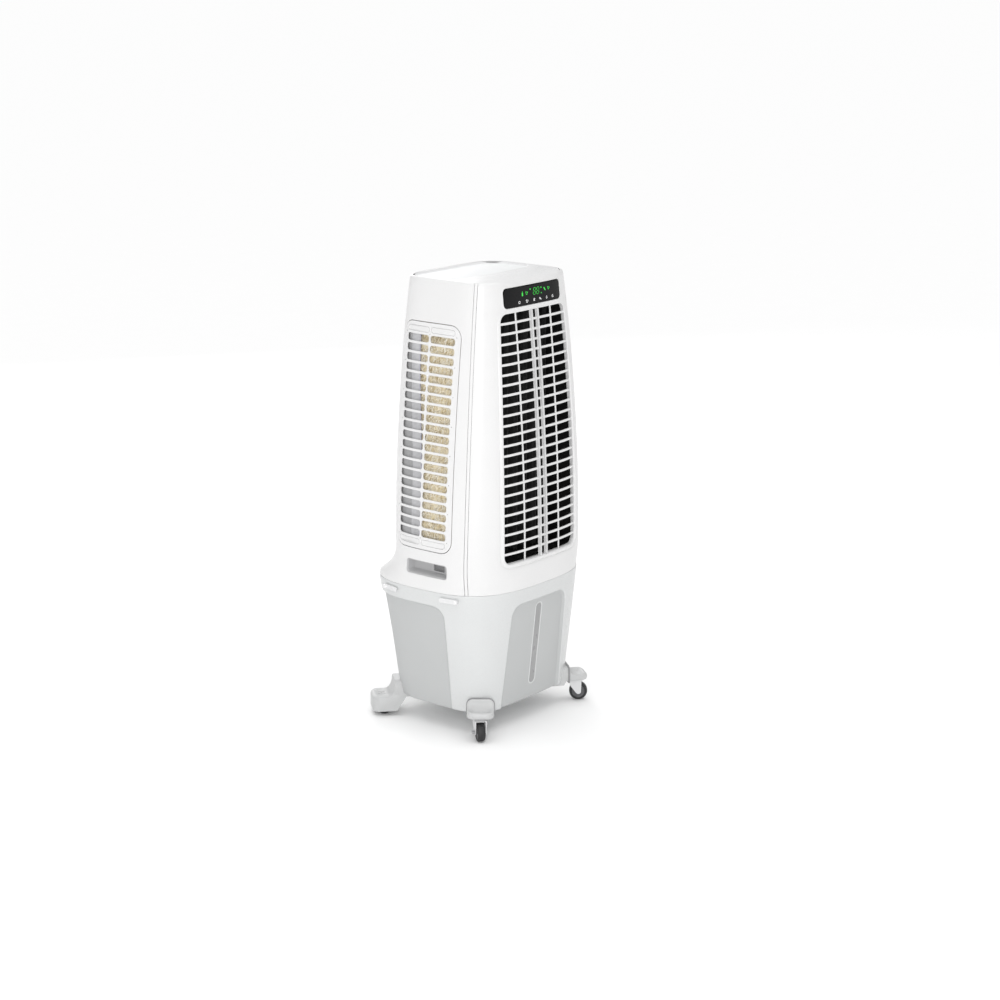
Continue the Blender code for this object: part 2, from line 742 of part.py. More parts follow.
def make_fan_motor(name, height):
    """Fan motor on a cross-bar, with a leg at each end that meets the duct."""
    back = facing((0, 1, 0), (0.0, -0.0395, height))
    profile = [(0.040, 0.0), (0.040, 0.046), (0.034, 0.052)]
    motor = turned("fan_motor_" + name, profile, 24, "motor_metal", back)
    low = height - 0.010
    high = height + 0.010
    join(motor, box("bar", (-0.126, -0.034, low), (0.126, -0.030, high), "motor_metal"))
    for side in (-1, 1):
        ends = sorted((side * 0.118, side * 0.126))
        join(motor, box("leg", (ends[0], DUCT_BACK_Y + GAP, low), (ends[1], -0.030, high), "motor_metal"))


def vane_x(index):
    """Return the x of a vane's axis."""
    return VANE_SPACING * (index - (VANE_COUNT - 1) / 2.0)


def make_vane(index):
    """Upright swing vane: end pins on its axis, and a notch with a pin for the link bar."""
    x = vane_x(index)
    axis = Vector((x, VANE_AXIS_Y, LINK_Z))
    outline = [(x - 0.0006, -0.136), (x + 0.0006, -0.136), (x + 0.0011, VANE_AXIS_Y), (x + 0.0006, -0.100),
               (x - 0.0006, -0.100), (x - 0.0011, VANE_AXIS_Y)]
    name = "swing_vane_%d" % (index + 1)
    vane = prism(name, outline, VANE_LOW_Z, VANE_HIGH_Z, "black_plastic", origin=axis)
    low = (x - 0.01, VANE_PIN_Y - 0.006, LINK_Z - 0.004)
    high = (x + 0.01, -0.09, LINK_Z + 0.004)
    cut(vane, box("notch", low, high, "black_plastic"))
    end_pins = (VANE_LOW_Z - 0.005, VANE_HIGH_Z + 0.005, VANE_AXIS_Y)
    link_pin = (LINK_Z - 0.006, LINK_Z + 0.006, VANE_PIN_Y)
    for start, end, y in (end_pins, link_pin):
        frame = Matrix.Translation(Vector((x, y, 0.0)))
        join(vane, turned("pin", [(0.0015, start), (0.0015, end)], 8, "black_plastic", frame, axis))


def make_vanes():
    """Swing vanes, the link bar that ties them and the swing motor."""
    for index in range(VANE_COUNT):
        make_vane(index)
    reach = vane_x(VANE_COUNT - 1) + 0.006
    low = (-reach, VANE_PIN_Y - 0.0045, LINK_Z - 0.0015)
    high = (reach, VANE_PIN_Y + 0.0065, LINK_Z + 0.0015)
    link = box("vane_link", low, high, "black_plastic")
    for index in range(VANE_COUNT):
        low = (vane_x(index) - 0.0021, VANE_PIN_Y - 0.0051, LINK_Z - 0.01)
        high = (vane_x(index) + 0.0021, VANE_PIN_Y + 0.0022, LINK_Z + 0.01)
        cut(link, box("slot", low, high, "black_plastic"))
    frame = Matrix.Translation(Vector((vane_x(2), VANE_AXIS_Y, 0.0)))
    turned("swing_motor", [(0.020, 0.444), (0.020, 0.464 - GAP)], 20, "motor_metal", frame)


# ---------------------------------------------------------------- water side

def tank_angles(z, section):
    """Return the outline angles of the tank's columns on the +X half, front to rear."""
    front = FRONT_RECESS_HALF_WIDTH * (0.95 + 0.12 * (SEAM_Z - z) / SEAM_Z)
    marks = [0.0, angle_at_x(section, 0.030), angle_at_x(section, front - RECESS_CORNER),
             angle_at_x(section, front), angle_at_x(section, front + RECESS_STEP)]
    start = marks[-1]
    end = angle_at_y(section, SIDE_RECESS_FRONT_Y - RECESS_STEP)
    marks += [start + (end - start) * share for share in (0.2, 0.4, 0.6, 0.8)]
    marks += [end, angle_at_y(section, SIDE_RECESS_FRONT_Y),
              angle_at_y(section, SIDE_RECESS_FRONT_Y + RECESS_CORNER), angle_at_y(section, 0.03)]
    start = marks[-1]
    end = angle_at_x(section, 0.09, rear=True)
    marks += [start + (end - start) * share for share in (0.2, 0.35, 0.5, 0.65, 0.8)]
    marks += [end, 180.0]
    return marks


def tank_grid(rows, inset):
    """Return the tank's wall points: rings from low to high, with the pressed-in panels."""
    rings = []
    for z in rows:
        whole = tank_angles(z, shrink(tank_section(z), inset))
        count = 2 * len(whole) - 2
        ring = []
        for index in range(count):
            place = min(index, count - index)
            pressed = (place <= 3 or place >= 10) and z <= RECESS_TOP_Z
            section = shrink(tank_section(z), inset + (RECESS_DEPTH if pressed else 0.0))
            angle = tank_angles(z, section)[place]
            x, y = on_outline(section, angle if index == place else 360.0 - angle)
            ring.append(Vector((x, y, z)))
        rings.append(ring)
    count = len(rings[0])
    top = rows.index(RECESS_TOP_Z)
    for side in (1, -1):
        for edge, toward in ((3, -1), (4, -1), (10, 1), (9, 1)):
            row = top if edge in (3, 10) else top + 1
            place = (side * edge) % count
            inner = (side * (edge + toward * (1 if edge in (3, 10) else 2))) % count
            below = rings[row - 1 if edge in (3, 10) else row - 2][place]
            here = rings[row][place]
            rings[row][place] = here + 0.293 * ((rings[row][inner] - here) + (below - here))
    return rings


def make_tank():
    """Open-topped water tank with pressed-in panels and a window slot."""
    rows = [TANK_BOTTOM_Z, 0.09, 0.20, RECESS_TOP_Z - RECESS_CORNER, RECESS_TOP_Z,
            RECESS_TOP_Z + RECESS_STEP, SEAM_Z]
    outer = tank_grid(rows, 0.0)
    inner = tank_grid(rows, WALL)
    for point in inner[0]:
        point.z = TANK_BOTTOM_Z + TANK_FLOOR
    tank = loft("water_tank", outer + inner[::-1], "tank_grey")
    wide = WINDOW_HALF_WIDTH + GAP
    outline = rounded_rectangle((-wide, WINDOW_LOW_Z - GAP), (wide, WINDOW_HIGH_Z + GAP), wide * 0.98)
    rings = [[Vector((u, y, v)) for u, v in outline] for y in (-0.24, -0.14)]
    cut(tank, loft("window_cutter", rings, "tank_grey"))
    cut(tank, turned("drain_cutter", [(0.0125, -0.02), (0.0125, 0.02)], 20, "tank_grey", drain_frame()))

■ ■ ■

> _EXERCISE BRIEF_
Exactly as they stand, set down the lines from the top of the data through the line with "return VANE_SPACING *".

> _ANSWER TO THE TASK_
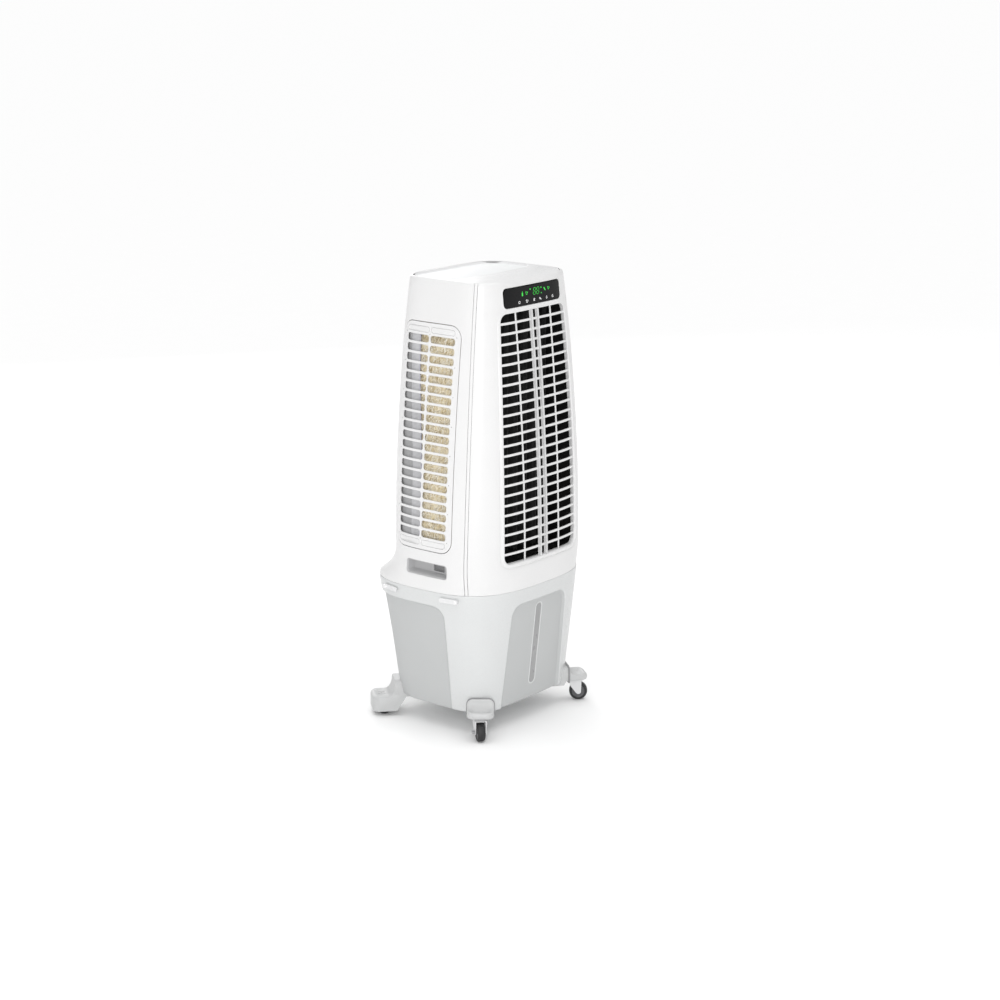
Continue the Blender code for this object: part 2, from line 742 of part.py. More parts follow.
def make_fan_motor(name, height):
    """Fan motor on a cross-bar, with a leg at each end that meets the duct."""
    back = facing((0, 1, 0), (0.0, -0.0395, height))
    profile = [(0.040, 0.0), (0.040, 0.046), (0.034, 0.052)]
    motor = turned("fan_motor_" + name, profile, 24, "motor_metal", back)
    low = height - 0.010
    high = height + 0.010
    join(motor, box("bar", (-0.126, -0.034, low), (0.126, -0.030, high), "motor_metal"))
    for side in (-1, 1):
        ends = sorted((side * 0.118, side * 0.126))
        join(motor, box("leg", (ends[0], DUCT_BACK_Y + GAP, low), (ends[1], -0.030, high), "motor_metal"))


def vane_x(index):
    """Return the x of a vane's axis."""
    return VANE_SPACING * (index - (VANE_COUNT - 1) / 2.0)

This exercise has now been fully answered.